Reproduce exactly the lines from the one containing "function at(i, j)" through the one containing "if obj.type not", both included, and nothing else.
────────────────────
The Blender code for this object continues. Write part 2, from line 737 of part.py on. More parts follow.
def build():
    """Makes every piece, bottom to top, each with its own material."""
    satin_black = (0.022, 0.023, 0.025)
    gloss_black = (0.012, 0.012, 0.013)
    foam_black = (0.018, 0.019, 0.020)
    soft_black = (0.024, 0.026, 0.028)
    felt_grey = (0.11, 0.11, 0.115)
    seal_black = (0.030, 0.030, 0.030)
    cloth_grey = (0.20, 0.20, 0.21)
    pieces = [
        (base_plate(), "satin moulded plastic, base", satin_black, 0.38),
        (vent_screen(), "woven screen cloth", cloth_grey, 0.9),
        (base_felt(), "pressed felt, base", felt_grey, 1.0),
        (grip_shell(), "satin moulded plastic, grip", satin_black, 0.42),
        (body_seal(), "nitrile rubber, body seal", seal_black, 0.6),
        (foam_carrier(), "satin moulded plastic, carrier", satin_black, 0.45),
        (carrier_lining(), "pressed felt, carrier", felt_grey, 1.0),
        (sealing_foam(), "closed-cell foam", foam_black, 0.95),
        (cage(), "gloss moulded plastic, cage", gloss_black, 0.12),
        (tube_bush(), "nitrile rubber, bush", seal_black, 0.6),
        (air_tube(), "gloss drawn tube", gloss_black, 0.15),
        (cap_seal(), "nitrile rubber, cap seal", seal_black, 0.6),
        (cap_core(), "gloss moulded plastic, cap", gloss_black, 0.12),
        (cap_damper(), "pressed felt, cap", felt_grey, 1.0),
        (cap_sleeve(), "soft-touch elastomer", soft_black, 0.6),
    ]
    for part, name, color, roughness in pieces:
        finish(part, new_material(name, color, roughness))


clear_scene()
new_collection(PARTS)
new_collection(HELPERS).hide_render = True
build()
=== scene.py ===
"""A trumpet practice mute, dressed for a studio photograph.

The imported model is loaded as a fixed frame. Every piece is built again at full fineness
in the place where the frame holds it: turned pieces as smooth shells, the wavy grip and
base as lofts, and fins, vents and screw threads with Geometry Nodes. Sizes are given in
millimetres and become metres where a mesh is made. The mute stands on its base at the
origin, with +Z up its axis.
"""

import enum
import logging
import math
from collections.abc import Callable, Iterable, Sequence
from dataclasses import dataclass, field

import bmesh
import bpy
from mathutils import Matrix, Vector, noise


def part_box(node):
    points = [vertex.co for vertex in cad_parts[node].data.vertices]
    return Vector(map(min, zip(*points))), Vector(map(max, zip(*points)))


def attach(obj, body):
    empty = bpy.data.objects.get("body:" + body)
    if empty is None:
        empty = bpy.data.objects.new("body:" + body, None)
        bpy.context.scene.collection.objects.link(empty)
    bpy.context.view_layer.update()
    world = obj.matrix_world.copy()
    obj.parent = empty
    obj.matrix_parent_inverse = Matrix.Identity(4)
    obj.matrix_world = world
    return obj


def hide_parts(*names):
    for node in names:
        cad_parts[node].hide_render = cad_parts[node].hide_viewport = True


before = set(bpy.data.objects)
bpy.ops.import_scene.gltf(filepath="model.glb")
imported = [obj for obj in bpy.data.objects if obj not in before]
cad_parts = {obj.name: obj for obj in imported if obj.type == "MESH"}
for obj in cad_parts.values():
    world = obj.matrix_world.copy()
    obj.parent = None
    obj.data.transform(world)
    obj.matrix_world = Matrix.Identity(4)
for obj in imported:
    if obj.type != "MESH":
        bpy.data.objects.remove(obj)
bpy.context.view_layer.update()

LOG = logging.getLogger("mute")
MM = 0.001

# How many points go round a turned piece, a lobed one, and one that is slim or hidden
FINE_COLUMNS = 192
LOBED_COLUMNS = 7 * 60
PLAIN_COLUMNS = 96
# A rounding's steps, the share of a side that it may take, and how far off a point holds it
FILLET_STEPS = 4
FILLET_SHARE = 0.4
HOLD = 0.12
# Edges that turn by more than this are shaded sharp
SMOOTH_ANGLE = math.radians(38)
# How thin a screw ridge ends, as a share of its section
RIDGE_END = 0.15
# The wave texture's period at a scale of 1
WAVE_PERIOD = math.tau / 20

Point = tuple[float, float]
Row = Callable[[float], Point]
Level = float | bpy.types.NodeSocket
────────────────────
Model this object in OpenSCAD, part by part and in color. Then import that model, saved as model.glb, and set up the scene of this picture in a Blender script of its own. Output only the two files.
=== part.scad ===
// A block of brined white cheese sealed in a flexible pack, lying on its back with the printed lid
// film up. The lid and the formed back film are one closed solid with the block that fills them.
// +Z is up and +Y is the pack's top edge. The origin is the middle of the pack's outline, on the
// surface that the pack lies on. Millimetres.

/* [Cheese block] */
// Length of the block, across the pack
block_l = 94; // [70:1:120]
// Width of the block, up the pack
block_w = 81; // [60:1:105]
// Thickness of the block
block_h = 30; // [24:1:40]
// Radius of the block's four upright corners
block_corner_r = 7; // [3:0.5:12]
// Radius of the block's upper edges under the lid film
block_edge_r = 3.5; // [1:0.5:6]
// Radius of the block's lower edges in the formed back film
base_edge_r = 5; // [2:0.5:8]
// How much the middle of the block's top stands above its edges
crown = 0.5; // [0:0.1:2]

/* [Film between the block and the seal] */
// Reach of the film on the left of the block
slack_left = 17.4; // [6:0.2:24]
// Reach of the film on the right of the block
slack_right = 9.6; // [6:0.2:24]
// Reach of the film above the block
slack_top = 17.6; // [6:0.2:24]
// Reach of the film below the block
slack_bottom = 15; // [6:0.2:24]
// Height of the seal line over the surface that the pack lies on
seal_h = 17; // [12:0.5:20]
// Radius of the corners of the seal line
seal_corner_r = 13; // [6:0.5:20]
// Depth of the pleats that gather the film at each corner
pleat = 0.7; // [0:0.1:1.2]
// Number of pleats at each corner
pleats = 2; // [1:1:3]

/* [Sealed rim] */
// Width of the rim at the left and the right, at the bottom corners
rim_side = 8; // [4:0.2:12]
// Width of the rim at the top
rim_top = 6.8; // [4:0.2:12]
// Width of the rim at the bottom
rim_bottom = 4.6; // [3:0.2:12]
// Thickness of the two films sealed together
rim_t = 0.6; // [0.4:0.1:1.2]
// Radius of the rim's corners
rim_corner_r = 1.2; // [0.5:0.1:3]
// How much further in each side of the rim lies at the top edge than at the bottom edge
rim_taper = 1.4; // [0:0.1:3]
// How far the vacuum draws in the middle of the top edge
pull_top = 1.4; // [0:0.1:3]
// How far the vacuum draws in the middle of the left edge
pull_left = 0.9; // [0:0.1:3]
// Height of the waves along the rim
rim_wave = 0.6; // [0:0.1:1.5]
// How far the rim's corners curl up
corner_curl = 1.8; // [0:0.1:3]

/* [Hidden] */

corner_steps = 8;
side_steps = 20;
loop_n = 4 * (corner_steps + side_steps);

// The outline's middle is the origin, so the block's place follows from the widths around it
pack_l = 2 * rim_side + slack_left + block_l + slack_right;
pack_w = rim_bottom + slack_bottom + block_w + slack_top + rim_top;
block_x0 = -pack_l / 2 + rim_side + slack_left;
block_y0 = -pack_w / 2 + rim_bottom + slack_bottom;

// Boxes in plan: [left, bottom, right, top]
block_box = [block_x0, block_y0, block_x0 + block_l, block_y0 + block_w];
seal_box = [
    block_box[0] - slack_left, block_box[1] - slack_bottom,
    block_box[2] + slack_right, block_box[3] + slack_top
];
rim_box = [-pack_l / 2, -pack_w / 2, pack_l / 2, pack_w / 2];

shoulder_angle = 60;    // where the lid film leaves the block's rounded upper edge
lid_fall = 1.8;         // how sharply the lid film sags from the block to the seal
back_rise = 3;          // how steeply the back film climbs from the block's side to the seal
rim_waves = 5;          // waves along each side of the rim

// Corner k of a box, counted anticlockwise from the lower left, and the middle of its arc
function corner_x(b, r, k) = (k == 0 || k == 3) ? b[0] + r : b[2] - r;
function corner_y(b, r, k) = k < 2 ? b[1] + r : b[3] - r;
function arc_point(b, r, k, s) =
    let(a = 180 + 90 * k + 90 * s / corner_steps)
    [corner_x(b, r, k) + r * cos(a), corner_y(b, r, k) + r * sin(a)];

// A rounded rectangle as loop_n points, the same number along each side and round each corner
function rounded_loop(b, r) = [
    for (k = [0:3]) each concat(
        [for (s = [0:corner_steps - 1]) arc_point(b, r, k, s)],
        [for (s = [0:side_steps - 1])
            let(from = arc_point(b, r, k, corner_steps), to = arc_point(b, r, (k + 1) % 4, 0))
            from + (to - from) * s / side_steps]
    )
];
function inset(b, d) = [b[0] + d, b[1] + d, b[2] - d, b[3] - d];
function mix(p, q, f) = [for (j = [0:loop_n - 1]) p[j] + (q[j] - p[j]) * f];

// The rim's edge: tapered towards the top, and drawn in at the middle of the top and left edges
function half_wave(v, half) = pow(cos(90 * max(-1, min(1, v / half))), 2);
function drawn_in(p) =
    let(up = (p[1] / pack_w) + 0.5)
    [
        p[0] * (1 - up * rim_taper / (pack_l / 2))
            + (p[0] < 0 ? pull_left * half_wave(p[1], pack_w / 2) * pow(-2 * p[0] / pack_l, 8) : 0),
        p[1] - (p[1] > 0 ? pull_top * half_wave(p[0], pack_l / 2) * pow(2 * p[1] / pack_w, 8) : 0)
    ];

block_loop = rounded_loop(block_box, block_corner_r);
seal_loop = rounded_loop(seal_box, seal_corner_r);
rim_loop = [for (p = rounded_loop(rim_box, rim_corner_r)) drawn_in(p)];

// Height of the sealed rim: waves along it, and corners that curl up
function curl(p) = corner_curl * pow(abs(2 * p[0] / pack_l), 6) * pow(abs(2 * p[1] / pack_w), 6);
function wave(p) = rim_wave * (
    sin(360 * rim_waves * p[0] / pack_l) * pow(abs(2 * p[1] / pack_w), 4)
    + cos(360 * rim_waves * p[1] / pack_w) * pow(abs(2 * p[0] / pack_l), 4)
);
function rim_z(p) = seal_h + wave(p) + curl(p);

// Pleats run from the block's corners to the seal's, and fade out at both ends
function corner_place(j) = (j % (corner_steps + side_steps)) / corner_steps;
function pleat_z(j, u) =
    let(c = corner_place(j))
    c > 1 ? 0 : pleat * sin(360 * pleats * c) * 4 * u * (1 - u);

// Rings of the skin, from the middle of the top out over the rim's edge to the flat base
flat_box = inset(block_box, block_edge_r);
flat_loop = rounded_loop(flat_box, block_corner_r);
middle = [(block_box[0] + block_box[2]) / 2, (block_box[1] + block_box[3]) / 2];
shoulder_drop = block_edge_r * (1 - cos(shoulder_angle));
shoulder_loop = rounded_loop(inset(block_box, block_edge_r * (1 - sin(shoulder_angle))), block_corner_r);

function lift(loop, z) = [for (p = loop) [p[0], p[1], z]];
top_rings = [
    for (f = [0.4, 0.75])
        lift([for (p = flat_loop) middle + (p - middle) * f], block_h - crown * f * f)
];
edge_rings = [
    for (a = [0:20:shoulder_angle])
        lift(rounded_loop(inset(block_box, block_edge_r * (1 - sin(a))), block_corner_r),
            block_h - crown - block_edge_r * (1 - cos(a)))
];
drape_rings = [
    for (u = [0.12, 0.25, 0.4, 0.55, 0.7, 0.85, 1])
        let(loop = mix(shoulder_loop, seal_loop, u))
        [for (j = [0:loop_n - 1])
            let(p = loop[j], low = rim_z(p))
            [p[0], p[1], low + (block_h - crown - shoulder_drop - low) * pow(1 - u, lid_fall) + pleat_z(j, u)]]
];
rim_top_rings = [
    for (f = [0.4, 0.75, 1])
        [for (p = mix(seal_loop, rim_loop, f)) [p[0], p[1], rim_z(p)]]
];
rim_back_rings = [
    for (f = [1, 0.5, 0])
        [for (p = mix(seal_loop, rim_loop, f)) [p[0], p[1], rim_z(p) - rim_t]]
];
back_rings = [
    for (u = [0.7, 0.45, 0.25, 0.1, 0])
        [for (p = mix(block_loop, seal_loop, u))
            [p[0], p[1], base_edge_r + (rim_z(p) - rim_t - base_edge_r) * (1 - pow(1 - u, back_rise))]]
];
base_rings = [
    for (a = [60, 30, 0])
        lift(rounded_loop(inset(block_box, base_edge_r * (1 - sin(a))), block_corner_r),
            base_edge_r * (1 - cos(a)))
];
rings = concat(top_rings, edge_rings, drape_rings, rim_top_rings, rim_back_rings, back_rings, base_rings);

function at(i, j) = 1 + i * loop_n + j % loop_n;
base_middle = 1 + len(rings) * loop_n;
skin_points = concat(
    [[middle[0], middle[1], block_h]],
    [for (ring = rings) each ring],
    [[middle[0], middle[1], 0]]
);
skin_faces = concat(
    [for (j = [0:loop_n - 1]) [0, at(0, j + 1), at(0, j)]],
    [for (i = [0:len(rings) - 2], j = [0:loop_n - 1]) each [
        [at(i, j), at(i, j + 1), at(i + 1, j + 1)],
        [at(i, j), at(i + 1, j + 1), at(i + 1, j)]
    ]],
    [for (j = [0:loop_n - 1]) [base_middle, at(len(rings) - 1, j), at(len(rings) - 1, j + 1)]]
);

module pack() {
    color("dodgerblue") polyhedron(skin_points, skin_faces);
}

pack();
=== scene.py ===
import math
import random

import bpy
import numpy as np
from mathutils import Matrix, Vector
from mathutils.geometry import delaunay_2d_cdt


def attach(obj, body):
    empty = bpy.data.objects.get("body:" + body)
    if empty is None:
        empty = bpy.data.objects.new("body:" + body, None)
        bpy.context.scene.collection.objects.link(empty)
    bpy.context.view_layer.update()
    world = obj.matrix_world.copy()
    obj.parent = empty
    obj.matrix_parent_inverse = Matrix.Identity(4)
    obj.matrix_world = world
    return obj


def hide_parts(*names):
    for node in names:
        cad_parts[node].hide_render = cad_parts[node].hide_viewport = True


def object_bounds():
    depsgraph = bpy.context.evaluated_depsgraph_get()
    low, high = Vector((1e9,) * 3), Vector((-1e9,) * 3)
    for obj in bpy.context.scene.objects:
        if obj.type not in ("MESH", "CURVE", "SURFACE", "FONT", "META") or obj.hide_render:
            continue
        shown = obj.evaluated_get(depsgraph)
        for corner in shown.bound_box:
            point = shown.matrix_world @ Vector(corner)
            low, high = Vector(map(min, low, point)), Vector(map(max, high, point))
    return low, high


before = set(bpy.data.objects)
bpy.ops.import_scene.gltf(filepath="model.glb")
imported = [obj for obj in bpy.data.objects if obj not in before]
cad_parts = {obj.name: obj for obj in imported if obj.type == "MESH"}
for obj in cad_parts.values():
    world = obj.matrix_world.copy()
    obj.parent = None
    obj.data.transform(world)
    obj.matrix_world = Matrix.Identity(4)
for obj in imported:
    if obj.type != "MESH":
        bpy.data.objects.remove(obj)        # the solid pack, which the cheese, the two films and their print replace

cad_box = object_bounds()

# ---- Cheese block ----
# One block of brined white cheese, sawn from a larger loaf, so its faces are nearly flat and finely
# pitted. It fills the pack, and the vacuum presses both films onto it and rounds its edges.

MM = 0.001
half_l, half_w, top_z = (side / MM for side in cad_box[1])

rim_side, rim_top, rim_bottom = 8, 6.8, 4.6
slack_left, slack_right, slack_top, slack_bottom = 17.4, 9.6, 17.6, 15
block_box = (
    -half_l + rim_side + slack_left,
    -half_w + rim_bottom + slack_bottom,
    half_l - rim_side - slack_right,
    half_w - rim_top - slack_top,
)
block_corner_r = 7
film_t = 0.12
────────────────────
Solution to this problem:
function at(i, j) = 1 + i * loop_n + j % loop_n;
base_middle = 1 + len(rings) * loop_n;
skin_points = concat(
    [[middle[0], middle[1], block_h]],
    [for (ring = rings) each ring],
    [[middle[0], middle[1], 0]]
);
skin_faces = concat(
    [for (j = [0:loop_n - 1]) [0, at(0, j + 1), at(0, j)]],
    [for (i = [0:len(rings) - 2], j = [0:loop_n - 1]) each [
        [at(i, j), at(i, j + 1), at(i + 1, j + 1)],
        [at(i, j), at(i + 1, j + 1), at(i + 1, j)]
    ]],
    [for (j = [0:loop_n - 1]) [base_middle, at(len(rings) - 1, j), at(len(rings) - 1, j + 1)]]
);

module pack() {
    color("dodgerblue") polyhedron(skin_points, skin_faces);
}

pack();
=== scene.py ===
import math
import random

import bpy
import numpy as np
from mathutils import Matrix, Vector
from mathutils.geometry import delaunay_2d_cdt


def attach(obj, body):
    empty = bpy.data.objects.get("body:" + body)
    if empty is None:
        empty = bpy.data.objects.new("body:" + body, None)
        bpy.context.scene.collection.objects.link(empty)
    bpy.context.view_layer.update()
    world = obj.matrix_world.copy()
    obj.parent = empty
    obj.matrix_parent_inverse = Matrix.Identity(4)
    obj.matrix_world = world
    return obj


def hide_parts(*names):
    for node in names:
        cad_parts[node].hide_render = cad_parts[node].hide_viewport = True


def object_bounds():
    depsgraph = bpy.context.evaluated_depsgraph_get()
    low, high = Vector((1e9,) * 3), Vector((-1e9,) * 3)
    for obj in bpy.context.scene.objects:
        if obj.type not in ("MESH", "CURVE", "SURFACE", "FONT", "META") or obj.hide_render:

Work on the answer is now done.